MAXINE GREENE
(Teachers College Press, $14.95)
The German socialist Rosa Luxemburg once wrote to a friend: “See to it that you remain a Mensch. . . .Being a Mensch means happily throwing one’s life ‘on fate’s great scale’ if necessary, but, at the same time, enjoying every bright day and every beautiful cloud.” I think of Luxemburg writing that line from a prison during World War I, and my thoughts turn to Maxine Greene. In her many articles and books, from Teacher as Stranger to Releasing the Imagination, but particularly in The Dialectic of Freedom, Greene reminds me to engage the world, to see this or that new film, to rush out to an important exhibit, to live life fully, and she challenges me to throw myself into the struggles for peace, justice, and freedom. Maxine Greene is a mensch, and she invites her readers-her students-to join her.
In Dialectic, published in 1988, Greene displays the range of issues that animate her active and creative mind: the role of the arts, the power of social imagination, the question of justice, and the problem of freedom. Drawing on film, literature, and theory as well as everyday encounters, she demonstrates how each of us can “do philosophy,” how we can engage the world in an ongoing exercise of thinking about what we’re doing.
Through her writing and teaching, Greene carries the progressivism of John Dewey and W.E.B. Du Bois, Hannah Arendt, and Paulo Freire forward into the 21st century. She embodies progressivism as hard work performed in the mud and muck of daily life. There is nothing weak or easy or softly romantic in her progressivism. It is, rather, a muscular and troubled progressivism, rooted in the hard realities of the times we live in, edged with the challenges we face. It is political struggle, intellectual conflict, social tension, and more. She offers progressivism with a punch.
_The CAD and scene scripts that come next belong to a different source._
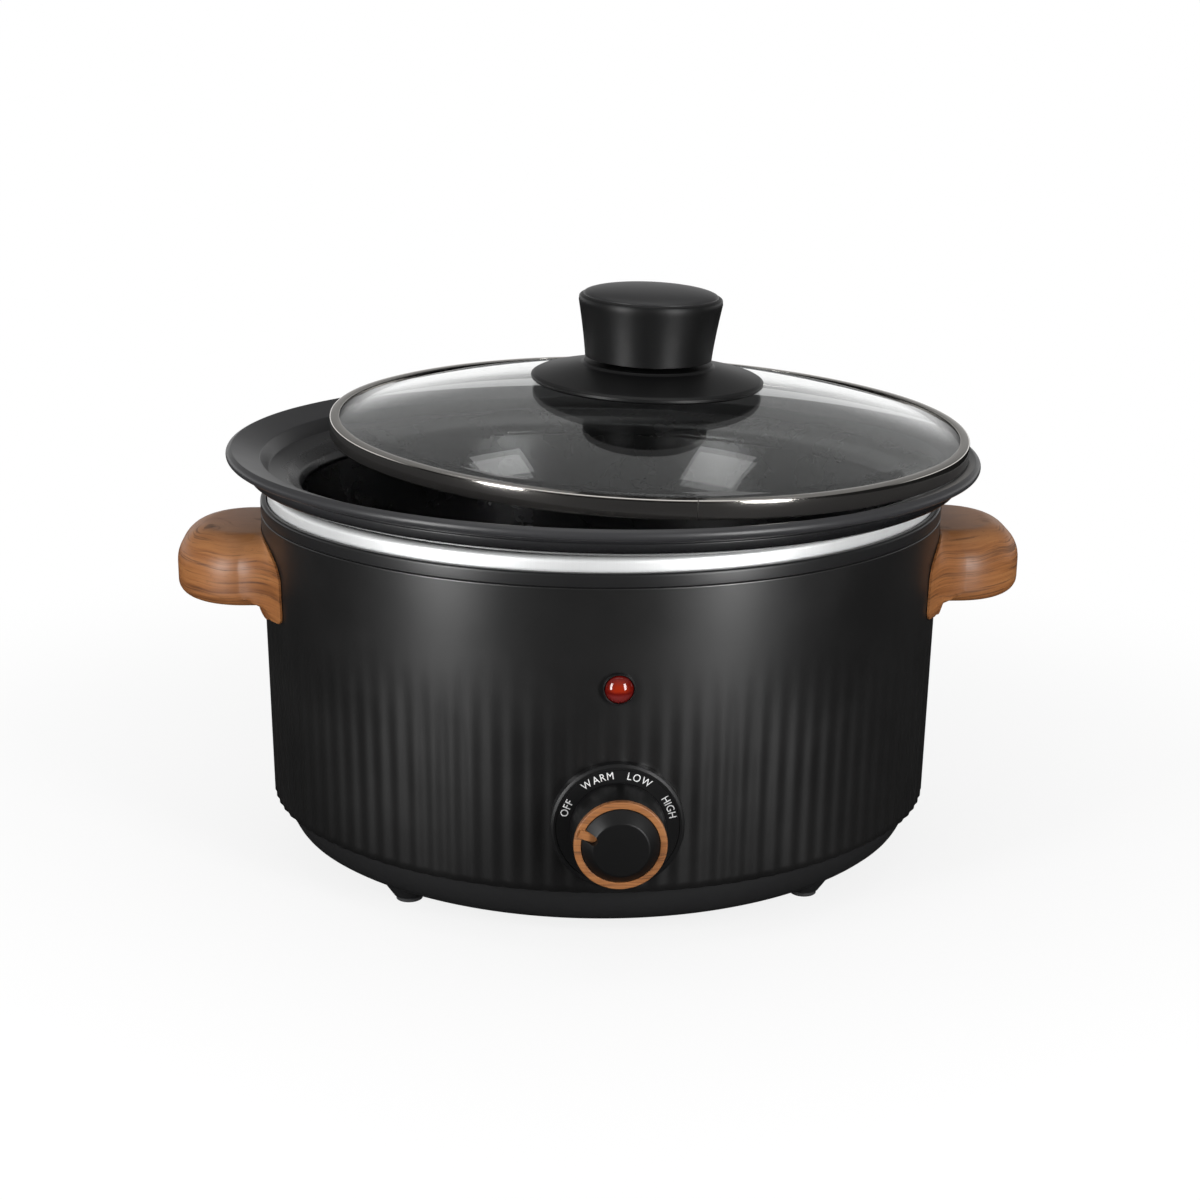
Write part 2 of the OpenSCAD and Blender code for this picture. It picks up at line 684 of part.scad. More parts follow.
module cord_gland() {
  y0 = front_b(gland_z) - 7;
  color("#151515") translate([0, y0, gland_z]) rotate([-90, 0, 0]) difference() {
    union() {
      cylinder(h = 9, r = gland_r);
      translate([0, 0, 7.2]) cylinder(h = 3, r = 9);
      translate([0, 0, 10.2 - eps]) cylinder(h = 4, r1 = 7, r2 = 5.5);
    }
    translate([0, 0, -1]) cylinder(h = 20, r = 3.6);
  }
}

module gland_nut() {
  color("#202020") translate([0, front_b(gland_z) - 6.4, gland_z]) rotate([-90, 0, 0]) difference() {
    cylinder(h = 3, r = 9, $fn = 6);
    translate([0, 0, -1]) cylinder(h = 6, r = gland_r + 0.05);
  }
}

block_y = 70;
block_w = 28;
block_d = 12;
block_h = 12;

module terminal_block() {
  color("#dddbd2") translate([0, block_y, base_z + base_wall]) difference() {
    translate([-block_w / 2, 0, 0]) cube([block_w, block_d, block_h]);
    for (x = [-8, 0, 8]) translate([x, block_d / 2, block_h - 4]) cylinder(h = 5, r = 2);
  }
}

lead_r = 1.2;
lead_end_gap = 0.3;
lead_z = base_z + base_wall + 10;
lead_wall_y = front_b(terminal_z) - 8.5;
lead_end_z = terminal_z - lead_end_gap;

module live_lead() {
  end = [6, -switch_face + 6, dial_z - switch_w / 2 - lead_end_gap];
  color("#6b3f24") tube(soften(soften([[6, block_y - lead_end_gap, lead_z - 4], [6, block_y - 20, lead_z - 2],
    [14, block_y - 50, lead_z], [14, 80 - switch_face, lead_z], [8, 40 - switch_face, lead_z],
    end - [0, -4, 14], end - [0, 0, 7], end])), lead_r);
}

module neutral_lead() {
  start = [-8, block_y + block_d + lead_end_gap, lead_z - 4];
  end = [-11, lead_wall_y, lead_end_z];
  color("#2f4f8f") tube(soften(soften([start, start + [0, 10, 2], [-10, lead_wall_y - 14, lead_z + 10],
    end - [0, 0, 46], end - [0, 0, 16], end])), lead_r);
}

module element_lead() {
  start = [switch_w / 2 + lead_end_gap, -switch_face + 6, dial_z];
  end = [11, lead_wall_y, lead_end_z];
  run = [for (phi = [-76:8:76]) let (p = oval_pt(half_len - 11, phi)) [p[0], p[1], dial_z + 4]];
  color("#8a3a2a") tube(concat([start, start + [6, 0, 1]], run, [end + [5, 0, -30], end + [0.5, 0, -16], end]),
    lead_r);
}

module lamp_leads() {
  y_back = -(lamp_face - 8.5) + 1.2;
  color("#303030") for (side = [-1, 1]) tube([[side * 4, -switch_face + 4.5, switch_top_z + 0.3],
    [side * 4, -switch_face + 4, switch_top_z + 12], [side * 3, y_back, lamp_z - 14],
    [side * 3, y_back, lamp_z - 1]], 0.9);
}

// ---- Bowl ----

module crock() {
  inner_low = bowl_low_half - bowl_wall;
  inner_corner_r = 16;
  inner_corner_half = inner_low + 0.2 - inner_corner_r;
  top_in = bowl_top_half - bowl_wall;
  profile = concat(
    [[bowl_core_half, bowl_floor_z]], arc(bowl_corner_half, bowl_corner_z, bowl_corner_r, -90, -8),
    [[bowl_top_half, bowl_top_z], [bowl_top_half + 0.9, ledge_z - 4.1], [seat_in_half - 2.4, ledge_z - 1.6],
      [seat_in_half, ledge_z], [half_len + 1.5, ledge_z], [flange_half, ledge_z + 1.9],
      [flange_half + 0.5, ledge_z + 5.5], [flange_half - 0.3, ledge_z + 6], [flange_half + 0.3, ledge_z + 6.7],
      [lip_half - 4.4, ledge_z + 7.9]],
    arc(lip_half - 2.1, lip_z - 2.4, 2.1, -60, 60, 6),
    [[lip_half - 1.8, lip_z], [crease_half, crease_z], [half_len - 2.3, ledge_z + 4.8],
      [half_len - 2.6, ledge_z + 4], [recess_half, ledge_z + 3.4],
      [half_len - 11, ledge_z + 1.1], [half_len - 14, ledge_z - 0.1], [half_len - 15.8, ledge_z - 1.9],
      [half_len - 17, ledge_z - 4.3], [top_in, bowl_top_z]],
    arc(inner_corner_half, bowl_inner_floor_z + inner_corner_r, inner_corner_r, -8, -90),
    [[bowl_core_half, bowl_inner_floor_z]]);
  color("#121213") lean_bowl() {
    oval_sweep() polygon(profile);
    oval_plate(bowl_core_half + seam_lap, bowl_floor_z, bowl_inner_floor_z);
  }
}

module lean_bowl() {
  translate([0, 0, bowl_pivot_z]) rotate([0, bowl_lean, 0]) translate([0, 0, -bowl_pivot_z]) children();
}

// ---- Lid, in a frame whose plane is the band's top ----

module lid_place() {
  translate([lid_x, 0, lid_z]) rotate([lid_rise, lid_fall, 0]) children();
}

function dome_z(s) = s > 0.96 ? glass_edge_z : glass_edge_z + (dome_h - glass_edge_z) * (1 - pow(s / 0.96, 2));

module lid_glass() {
  steps = [1, 0.96, 0.9, 0.8, 0.66, 0.5, 0.32, 0.14];
  n = 96;
  function ring(s, drop) = [for (i = [0:n - 1]) let (p = s * oval_pt(glass_half, oval_phi(i / n)))
    [p[0], p[1], dome_z(s) - drop]];
  rings = concat([for (i = [len(steps) - 1:-1:0]) ring(steps[i], glass_t)], [for (s = steps) ring(s, 0)]);
  m = len(rings);
  color("#9aa0a0", 0.35) lid_place() difference() {
    polyhedron(points = concat([for (r = rings) for (p = r) p], [[0, 0, dome_z(0) - glass_t], [0, 0, dome_z(0)]]),
      faces = concat(
        [for (j = [0:m - 2]) for (i = [0:n - 1])
          let (a = j * n + i, b = j * n + (i + 1) % n) each [[a, a + n, b], [b, a + n, b + n]]],
        [for (i = [0:n - 1]) [(i + 1) % n, m * n, i]],
        [for (i = [0:n - 1]) [(m - 1) * n + i, m * n + 1, (m - 1) * n + (i + 1) % n]]));
    translate([knob_shift, 0, -20]) cylinder(h = 60, r = screw_r + 0.5);
  }
}

module lid_band() {
  low = glass_edge_z - glass_t - glass_gap;
  color("#b4aea4") lid_place() oval_sweep() polygon([
    [lid_half - band_top_w, 0], [lid_half - 0.5, 0], [lid_half, -0.5], [lid_half, -band_h + 0.6],
    [lid_half - 0.6, -band_h], [lid_half - 1.6, -band_h], [lid_half - 1.6, -band_h + band_t],
    [lid_half - 0.8, -band_h + band_t], [lid_half - band_t, -band_h + 0.9], [lid_half - band_t, low - band_t],
    [lid_half - band_top_w, low - band_t], [lid_half - band_top_w, low], [lid_half - band_t, low],
    [lid_half - band_t, -band_t], [lid_half - band_top_w, -band_t]]);
}

module lid_axis() {
  lid_place() translate([knob_shift, 0, dome_h]) rotate([-knob_lean, 0, 0]) translate([0, 0, -dome_h]) children();
}

collar_h = 7;
knob_base_z = skirt_z + collar_h + 0.1;
knob_cap_rise = 3.7;
washer_drop = 2.2;
washer_z = dome_z(0) - glass_t - washer_drop;

module lid_knob_skirt() {
  r = skirt_d / 2;
  collar_r = knob_foot_d / 2 + 0.9;
  color("#1c1c1d") lid_axis() rotate_extrude() polygon([[screw_r + 0.3, skirt_z - 0.1], [20, skirt_z - 0.1],
    [r - 8, skirt_z - 1], [r - 0.8, skirt_z - 1.3], [r, skirt_z - 0.6], [r, skirt_z + 0.4],
    [r - 0.5, skirt_z + 1], [r - 1.6, skirt_z + 1.4], [collar_r + 4, skirt_z + 5.3], [collar_r + 1.5, skirt_z + 5.9],
    [collar_r, skirt_z + 6.6], [collar_r - 0.4, skirt_z + collar_h], [screw_r + 0.3, skirt_z + collar_h]]);
}

module lid_knob() {
  foot_r = knob_foot_d / 2;
  top_r = knob_top_d / 2;
  z0 = knob_base_z;
  z1 = skirt_z + knob_h;
  cap_r = top_r - 1.8;
  boss_r = 6;
  color("#1a1a1b") lid_axis() rotate_extrude() polygon(concat(
    [[screw_r + 0.05, z0], [foot_r - 0.2, z0], [foot_r, z0 + 0.3]],
    [for (i = [1:6]) let (t = i / 6) [foot_r + (top_r - foot_r) * pow(t, 1.3), z0 + 0.3 + (z1 - 2.3 - z0) * t]],
    arc(top_r - 1.6, z1 - 1, 1.6, 30, 90, 3),
    [[cap_r + 0.1, z1 + 0.6], [cap_r + 0.1, z1 - 2.5], [boss_r, z1 - 2.5], [boss_r, z1 - 8],
      [screw_r + 0.05, z1 - 8]]));
}

module lid_knob_cap() {
  z1 = skirt_z + knob_h;
  cap_r = knob_top_d / 2 - 1.8;
  color("#202021") lid_axis() rotate_extrude() polygon(concat([[0, z1 - 2.4], [cap_r, z1 - 2.4], [cap_r, z1 + 0.7]],
    [for (i = [1:6]) let (t = i / 6) [cap_r * cos(90 * t), z1 + 0.7 + knob_cap_rise * sin(90 * t)]]));
}

module lid_knob_screw() {
  top = knob_base_z + 18;
  head_h = 2.6;
  color("#b0b3b5") lid_axis() {
    translate([0, 0, washer_z - head_h / 2]) cylinder(h = top - washer_z + head_h / 2, r = screw_r);
    translate([0, 0, washer_z - head_h]) cylinder(h = head_h, r = 5);
  }
}

module lid_knob_washer() {
  t = 1.6;
  color("#3a3a3a") lid_axis() difference() {
    translate([0, 0, washer_z]) cylinder(h = t, r = 9);
    translate([0, 0, washer_z - 1]) cylinder(h = t + 2, r = screw_r + 0.1);
  }
}

module place() {
  translate([0, y_shift, 0]) children();
}

place() housing();
place() trim_ring();
place() heating_pan();
place() heating_band();
place() band_terminals();
place() insulation_wrap();
place() thermal_fuse();
place() fuse_clip();
place() pan_stud();
place() stud_nut();
place() base_pan();
place() foot(-1, -1);  // foot_front_left
place() foot(1, -1);  // foot_front_right
place() foot(-1, 1);  // foot_rear_left
place() foot(1, 1);  // foot_rear_right
place() pad(-1, -1);  // pad_front_left
place() pad(1, -1);  // pad_front_right
place() pad(-1, 1);  // pad_rear_left
place() pad(1, 1);  // pad_rear_right
place() foot_screws();
place() left_handle();
place() right_handle();
place() handle_screws();
place() dial_plate();
place() rotary_switch();
place() switch_nut();
place() indicator_bezel();
place() indicator_lens();
place() neon_lamp();
place() cord_gland();
place() gland_nut();
place() terminal_block();
place() live_lead();
place() neutral_lead();
place() element_lead();
place() lamp_leads();
place() switch_shaft();
place() control_knob();
place() knob_ring();
place() knob_cap();
place() crock();
place() lid_glass();
place() lid_band();
place() lid_knob();
place() lid_knob_skirt();
place() lid_knob_cap();
place() lid_knob_screw();
place() lid_knob_washer();
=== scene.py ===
import bpy
import bmesh
import json
import math
from mathutils import Matrix, Vector


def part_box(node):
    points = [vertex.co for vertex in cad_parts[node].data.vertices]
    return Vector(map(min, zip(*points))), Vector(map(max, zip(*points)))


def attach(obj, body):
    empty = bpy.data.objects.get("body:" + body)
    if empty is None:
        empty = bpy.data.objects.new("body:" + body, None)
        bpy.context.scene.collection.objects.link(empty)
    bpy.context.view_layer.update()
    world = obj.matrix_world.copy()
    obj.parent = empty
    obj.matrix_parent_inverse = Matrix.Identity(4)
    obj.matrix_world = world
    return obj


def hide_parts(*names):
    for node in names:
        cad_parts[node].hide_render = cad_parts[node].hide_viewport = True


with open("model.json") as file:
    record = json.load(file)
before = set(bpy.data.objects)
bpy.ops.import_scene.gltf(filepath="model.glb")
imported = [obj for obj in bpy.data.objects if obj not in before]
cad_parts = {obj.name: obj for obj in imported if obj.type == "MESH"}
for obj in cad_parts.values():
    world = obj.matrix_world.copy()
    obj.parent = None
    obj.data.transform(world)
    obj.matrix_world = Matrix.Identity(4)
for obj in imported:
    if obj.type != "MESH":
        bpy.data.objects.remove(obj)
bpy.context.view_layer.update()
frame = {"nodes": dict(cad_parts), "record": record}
mm = 0.001
lowTrim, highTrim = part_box("trim_ring")
shiftY = (lowTrim.y + highTrim.y) / 2 / mm  # the oval's centre lies this far behind the origin
print("frame loaded,", len(frame["nodes"]), "nodes")


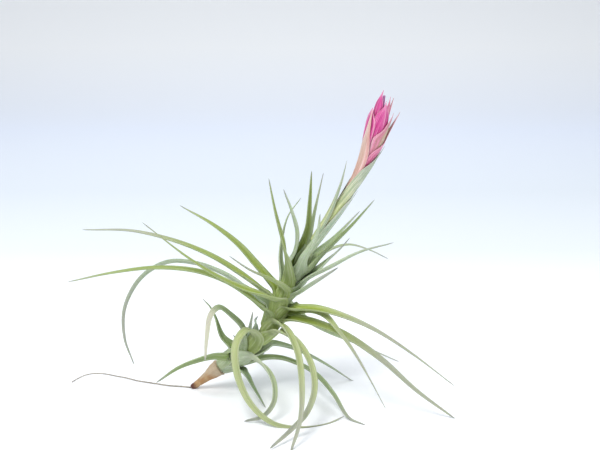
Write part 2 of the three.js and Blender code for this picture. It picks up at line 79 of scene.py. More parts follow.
# A leaf's sheath and blade, in millimetres from its foot and in degrees
GAP = 0.3  # clear space between the ring that the leaves clasp and a leaf's foot
STEM_SLACK = 0.2  # how much slimmer the stem is than that ring
SHEATH = 9  # length of a sheath
SHEATH_THICKNESS = 0.65  # thickness that its foot leaves room for
SHEATH_SPREAD = 0.26  # how far a sheath leans out with each millimetre
SHEATH_WRAP = [(0, 74), (5, 70), (9, 46), (14, 40)]  # half the angle that it wraps
SHEATH_EASE = 1.5  # span over which the corners of that table are rounded
SHEATH_OPENS = (4, 14)  # where the sheath turns into the blade's channel
BLADE_WRAP = (70, 46)  # half the angle of the channel, at the sheath and at the tip
BLADE_TURNS = (12, 36)  # where a blade that turns about itself does so
FLARE = (0.9, 8)  # what the sheath adds to half the width, and over what length that fades
LEAST_BORE = 0.35  # least radius inside the channel
FOOT_THINS = 0.8  # length over which the foot thins out
TIP_THINS = 4  # length over which the tip thins out
TIP_SHARE = 0.2  # share of its thickness that a tip keeps
TIP_HALF_WIDTH = 0.14
TIP_REACH = 1.5  # how far the needle runs past the last point of its path
RING_STEP = 1.1
LEAF_RING = 24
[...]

Like Dewey, Greene is a philosopher committed to freedom and intelligence, democracy and imagination. She challenges us to imagine a world that could be otherwise and, in that gesture, to consider what life demands of us at each and every step along the way. Like Du Bois, she seeks freedom for all and values the power and meaning new points of view bring to the collective search for fulfillment.
Like Arendt, Greene reminds us that freedom requires a refusal to accede mindlessly to the given, a reaching for new possibilities. And like Freire, Greene embodies an education ideal that is deeply political, that fights the “silences” and the dehumanizing objectification of people.
Greene urges us to become more intentional and more aware in our teaching and in our lives, to confront issues as they emerge. She insists that we keep our eyes wide open to the students before us, certainly, but also to the contexts of their lives, to the wider world we share, to the indecent and the unacceptable. She insists that we link our consciousness to our conduct-that as we know, so must we act.
Without sounding quaint or orthodox, Greene upholds the best in the progressive agenda. She resists the soft progressivism of sloppy practice and shoddy standards. She rebels against progressivism as a fad or an easy niceness without the pain and difficulty of authentic engagement with real obstacles. And she is acutely aware that it is not just the Christian Right or the Republican impeachment managers who are entangled in dogma; she also decries the convention, the easy beliefs, of comfortable progressives unwilling to engage the challenges of today.
In the end, Greene reminds us that education is about freedom, that it’s a powerful project of liberation. This beautifully written book shows us a tough progressive at work. Maxine Greene loves life in all its messiness, complexity, and richness. Her words resonate with hope.